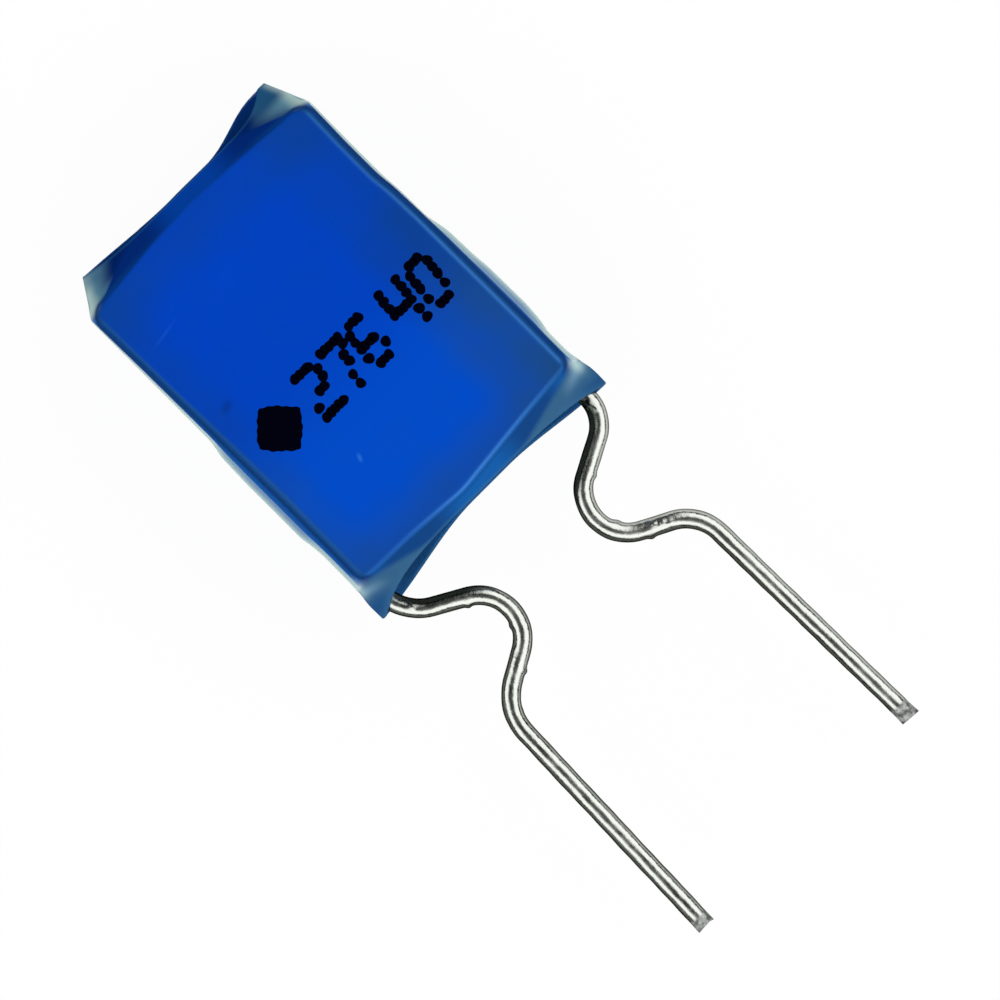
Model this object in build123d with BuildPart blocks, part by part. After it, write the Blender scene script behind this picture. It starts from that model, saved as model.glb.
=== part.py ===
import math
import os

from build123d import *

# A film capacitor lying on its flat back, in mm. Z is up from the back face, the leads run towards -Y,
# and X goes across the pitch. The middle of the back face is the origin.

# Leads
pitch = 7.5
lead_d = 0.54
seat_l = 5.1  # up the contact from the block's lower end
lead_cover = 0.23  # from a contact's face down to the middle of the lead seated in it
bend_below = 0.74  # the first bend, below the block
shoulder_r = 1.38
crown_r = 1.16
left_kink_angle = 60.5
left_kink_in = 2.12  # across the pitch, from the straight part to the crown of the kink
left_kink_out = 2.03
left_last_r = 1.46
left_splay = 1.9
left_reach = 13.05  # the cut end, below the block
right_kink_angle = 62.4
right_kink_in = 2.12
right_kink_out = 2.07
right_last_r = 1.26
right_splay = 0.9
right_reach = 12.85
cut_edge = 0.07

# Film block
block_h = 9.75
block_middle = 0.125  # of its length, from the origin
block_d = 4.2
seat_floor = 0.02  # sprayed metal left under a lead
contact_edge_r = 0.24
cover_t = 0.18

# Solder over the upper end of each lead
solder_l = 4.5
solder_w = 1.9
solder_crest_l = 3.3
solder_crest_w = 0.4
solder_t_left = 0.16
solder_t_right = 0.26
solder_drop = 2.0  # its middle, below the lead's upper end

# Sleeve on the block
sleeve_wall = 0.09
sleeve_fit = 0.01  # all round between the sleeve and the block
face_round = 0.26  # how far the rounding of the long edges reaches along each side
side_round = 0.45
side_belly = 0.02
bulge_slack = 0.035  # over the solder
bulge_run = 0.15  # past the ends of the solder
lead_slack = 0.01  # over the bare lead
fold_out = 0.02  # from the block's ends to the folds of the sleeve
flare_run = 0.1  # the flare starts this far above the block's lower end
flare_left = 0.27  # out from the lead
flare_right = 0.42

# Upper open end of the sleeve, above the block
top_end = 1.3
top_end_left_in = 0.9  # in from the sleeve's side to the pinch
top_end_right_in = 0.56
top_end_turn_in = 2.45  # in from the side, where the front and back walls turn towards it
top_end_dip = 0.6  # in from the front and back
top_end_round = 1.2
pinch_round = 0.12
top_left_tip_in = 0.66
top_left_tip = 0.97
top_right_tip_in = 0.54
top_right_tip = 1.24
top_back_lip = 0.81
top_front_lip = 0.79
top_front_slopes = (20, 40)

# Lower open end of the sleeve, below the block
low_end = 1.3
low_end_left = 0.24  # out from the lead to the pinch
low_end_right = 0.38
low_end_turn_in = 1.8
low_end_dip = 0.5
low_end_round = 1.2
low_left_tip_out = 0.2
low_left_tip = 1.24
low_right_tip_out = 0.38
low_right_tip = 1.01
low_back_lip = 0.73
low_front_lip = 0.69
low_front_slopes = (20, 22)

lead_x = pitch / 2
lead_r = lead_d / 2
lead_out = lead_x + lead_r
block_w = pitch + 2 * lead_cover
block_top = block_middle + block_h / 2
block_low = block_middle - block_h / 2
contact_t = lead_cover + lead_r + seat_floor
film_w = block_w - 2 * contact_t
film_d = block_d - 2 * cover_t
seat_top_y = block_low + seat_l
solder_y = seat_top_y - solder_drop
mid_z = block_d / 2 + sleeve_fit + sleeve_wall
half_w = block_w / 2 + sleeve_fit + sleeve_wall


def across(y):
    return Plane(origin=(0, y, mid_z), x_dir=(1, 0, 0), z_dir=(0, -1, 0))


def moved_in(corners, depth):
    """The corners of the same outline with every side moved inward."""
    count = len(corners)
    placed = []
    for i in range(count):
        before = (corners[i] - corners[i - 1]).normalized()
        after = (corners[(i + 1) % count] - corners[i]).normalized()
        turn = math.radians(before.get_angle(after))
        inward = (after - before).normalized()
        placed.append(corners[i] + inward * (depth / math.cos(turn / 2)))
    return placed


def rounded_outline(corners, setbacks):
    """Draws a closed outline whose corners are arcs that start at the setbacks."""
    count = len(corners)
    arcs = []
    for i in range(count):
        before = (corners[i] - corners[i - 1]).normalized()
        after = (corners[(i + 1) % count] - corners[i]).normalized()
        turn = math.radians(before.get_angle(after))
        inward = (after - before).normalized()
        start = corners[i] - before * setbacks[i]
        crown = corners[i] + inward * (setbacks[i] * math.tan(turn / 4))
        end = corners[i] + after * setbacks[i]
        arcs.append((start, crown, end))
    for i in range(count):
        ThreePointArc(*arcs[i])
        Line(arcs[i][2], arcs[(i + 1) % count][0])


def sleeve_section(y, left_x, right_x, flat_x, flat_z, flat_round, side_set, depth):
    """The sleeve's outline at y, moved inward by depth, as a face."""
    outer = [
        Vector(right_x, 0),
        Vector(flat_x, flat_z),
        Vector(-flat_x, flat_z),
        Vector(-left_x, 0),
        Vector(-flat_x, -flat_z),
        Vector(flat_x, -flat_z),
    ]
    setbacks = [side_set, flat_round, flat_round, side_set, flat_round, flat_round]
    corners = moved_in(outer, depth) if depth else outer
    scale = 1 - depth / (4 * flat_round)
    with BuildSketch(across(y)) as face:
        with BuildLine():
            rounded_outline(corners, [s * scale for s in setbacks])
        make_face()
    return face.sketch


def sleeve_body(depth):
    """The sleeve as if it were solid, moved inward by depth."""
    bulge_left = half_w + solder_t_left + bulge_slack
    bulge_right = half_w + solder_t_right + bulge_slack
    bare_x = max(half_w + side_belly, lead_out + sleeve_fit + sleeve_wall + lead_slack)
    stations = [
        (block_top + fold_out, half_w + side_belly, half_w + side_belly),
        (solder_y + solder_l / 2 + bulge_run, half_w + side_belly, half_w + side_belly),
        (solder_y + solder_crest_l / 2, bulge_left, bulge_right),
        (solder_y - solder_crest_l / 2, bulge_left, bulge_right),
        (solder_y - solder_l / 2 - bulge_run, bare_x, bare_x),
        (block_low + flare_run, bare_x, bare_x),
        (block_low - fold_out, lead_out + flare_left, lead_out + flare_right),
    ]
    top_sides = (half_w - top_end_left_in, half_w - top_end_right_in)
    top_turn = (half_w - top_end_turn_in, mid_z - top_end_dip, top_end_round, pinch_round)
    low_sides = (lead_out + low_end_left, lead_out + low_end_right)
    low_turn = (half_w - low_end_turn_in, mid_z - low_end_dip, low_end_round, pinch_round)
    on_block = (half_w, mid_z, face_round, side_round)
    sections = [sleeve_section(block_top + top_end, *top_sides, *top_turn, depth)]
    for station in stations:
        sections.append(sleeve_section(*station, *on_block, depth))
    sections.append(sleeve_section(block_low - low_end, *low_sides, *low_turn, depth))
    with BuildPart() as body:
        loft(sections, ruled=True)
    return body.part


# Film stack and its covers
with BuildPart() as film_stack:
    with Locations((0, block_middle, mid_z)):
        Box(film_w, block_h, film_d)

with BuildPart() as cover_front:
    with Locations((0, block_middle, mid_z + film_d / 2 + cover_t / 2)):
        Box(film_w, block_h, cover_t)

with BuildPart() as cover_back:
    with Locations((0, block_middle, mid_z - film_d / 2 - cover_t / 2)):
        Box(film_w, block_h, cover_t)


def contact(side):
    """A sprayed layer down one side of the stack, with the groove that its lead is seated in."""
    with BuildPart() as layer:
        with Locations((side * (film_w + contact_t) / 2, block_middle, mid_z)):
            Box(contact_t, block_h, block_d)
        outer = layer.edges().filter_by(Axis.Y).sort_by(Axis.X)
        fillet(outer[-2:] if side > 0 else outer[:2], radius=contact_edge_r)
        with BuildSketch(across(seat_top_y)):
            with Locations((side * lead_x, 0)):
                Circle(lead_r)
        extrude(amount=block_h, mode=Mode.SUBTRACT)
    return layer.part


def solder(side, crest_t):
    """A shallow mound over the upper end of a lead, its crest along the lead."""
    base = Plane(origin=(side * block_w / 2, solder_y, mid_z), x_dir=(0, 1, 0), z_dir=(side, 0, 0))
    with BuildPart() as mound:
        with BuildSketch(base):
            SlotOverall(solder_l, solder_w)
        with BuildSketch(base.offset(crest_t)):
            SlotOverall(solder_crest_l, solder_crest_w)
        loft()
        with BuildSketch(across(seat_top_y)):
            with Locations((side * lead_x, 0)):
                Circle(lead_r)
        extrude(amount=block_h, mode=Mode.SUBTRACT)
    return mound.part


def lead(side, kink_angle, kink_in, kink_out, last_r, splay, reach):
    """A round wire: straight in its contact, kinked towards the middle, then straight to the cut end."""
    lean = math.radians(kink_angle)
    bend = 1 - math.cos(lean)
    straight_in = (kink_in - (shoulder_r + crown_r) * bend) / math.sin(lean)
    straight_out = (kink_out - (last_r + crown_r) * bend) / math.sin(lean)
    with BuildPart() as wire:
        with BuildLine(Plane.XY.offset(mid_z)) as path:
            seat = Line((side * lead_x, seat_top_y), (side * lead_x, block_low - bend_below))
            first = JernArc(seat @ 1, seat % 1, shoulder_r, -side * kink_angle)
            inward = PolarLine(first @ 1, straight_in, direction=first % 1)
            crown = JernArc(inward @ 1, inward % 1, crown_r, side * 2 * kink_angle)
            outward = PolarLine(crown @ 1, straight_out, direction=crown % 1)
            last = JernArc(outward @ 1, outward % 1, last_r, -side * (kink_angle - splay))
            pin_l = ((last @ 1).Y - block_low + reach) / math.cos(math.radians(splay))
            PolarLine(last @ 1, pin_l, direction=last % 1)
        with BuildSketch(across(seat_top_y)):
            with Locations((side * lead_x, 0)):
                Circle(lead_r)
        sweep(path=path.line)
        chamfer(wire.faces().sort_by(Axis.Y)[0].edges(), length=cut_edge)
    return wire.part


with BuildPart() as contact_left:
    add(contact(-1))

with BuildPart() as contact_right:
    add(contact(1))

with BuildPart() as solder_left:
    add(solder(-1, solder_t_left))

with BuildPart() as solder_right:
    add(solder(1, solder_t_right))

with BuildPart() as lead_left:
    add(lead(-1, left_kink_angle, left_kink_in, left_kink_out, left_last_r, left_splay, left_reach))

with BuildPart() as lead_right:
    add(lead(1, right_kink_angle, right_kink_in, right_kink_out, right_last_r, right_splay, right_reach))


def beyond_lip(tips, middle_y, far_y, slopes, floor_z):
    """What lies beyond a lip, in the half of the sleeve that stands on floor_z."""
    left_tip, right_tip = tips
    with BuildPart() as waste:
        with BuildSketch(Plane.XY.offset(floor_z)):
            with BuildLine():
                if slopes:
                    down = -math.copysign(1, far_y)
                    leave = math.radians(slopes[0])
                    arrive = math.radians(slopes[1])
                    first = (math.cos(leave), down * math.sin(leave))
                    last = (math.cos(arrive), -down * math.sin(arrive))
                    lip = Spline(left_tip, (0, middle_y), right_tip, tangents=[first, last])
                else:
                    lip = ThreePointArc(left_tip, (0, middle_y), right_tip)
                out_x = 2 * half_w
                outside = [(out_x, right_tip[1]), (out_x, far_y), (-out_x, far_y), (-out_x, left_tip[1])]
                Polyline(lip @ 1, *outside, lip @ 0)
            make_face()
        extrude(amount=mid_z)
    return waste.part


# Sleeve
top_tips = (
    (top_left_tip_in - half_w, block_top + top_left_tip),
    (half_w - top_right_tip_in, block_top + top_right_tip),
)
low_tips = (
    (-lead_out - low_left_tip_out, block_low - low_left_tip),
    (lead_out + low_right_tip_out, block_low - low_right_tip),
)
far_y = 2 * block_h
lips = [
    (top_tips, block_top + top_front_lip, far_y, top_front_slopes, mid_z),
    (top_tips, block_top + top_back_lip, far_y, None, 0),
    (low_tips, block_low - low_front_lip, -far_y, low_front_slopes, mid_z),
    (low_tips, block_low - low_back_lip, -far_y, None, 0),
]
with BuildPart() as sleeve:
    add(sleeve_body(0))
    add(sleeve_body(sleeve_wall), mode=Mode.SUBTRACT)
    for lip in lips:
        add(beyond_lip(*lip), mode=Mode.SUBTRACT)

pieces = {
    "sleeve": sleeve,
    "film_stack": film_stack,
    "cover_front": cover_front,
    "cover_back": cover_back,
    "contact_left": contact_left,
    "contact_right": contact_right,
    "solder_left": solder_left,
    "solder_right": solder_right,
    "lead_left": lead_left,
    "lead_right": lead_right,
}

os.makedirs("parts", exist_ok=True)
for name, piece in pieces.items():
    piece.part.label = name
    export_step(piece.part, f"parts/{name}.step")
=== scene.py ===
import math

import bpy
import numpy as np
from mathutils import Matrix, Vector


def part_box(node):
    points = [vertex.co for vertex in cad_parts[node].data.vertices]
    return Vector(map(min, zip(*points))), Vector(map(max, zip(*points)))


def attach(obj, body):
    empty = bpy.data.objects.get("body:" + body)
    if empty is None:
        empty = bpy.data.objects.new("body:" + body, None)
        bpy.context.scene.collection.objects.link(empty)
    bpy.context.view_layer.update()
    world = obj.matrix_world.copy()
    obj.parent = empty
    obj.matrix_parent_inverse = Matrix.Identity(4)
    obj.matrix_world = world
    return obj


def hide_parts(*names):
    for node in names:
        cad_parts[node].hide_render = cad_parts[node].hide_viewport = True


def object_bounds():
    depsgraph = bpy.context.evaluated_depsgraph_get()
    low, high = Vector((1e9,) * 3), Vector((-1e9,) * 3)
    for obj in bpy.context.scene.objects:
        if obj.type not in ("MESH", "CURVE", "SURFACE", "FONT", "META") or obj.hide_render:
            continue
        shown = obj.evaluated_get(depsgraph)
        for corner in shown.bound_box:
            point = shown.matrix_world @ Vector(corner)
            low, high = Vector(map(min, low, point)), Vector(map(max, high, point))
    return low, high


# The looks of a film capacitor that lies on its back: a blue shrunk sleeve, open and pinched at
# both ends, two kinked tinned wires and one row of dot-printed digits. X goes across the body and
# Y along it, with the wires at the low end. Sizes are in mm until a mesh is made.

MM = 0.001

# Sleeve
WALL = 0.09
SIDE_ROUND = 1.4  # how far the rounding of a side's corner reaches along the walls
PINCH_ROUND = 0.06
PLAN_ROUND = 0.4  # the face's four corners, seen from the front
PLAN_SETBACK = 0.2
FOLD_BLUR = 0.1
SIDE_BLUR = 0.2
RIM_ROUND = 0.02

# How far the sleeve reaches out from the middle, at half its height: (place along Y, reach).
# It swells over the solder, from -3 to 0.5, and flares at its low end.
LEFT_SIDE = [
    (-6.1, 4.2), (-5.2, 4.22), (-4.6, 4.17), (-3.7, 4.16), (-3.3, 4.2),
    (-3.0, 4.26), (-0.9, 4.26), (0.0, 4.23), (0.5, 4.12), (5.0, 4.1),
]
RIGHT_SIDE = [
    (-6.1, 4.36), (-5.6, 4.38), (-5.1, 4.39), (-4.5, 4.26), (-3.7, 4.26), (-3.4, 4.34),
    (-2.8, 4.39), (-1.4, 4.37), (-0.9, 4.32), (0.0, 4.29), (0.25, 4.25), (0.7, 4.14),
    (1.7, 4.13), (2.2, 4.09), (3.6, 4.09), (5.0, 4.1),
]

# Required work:
Print exactly the run of lines that starts at the line with "for name, piece" and ends at the line with "for node in". Leave out every other line.

# Expected answer:
for name, piece in pieces.items():
    piece.part.label = name
    export_step(piece.part, f"parts/{name}.step")
=== scene.py ===
import math

import bpy
import numpy as np
from mathutils import Matrix, Vector


def part_box(node):
    points = [vertex.co for vertex in cad_parts[node].data.vertices]
    return Vector(map(min, zip(*points))), Vector(map(max, zip(*points)))


def attach(obj, body):
    empty = bpy.data.objects.get("body:" + body)
    if empty is None:
        empty = bpy.data.objects.new("body:" + body, None)
        bpy.context.scene.collection.objects.link(empty)
    bpy.context.view_layer.update()
    world = obj.matrix_world.copy()
    obj.parent = empty
    obj.matrix_parent_inverse = Matrix.Identity(4)
    obj.matrix_world = world
    return obj


def hide_parts(*names):
    for node in names:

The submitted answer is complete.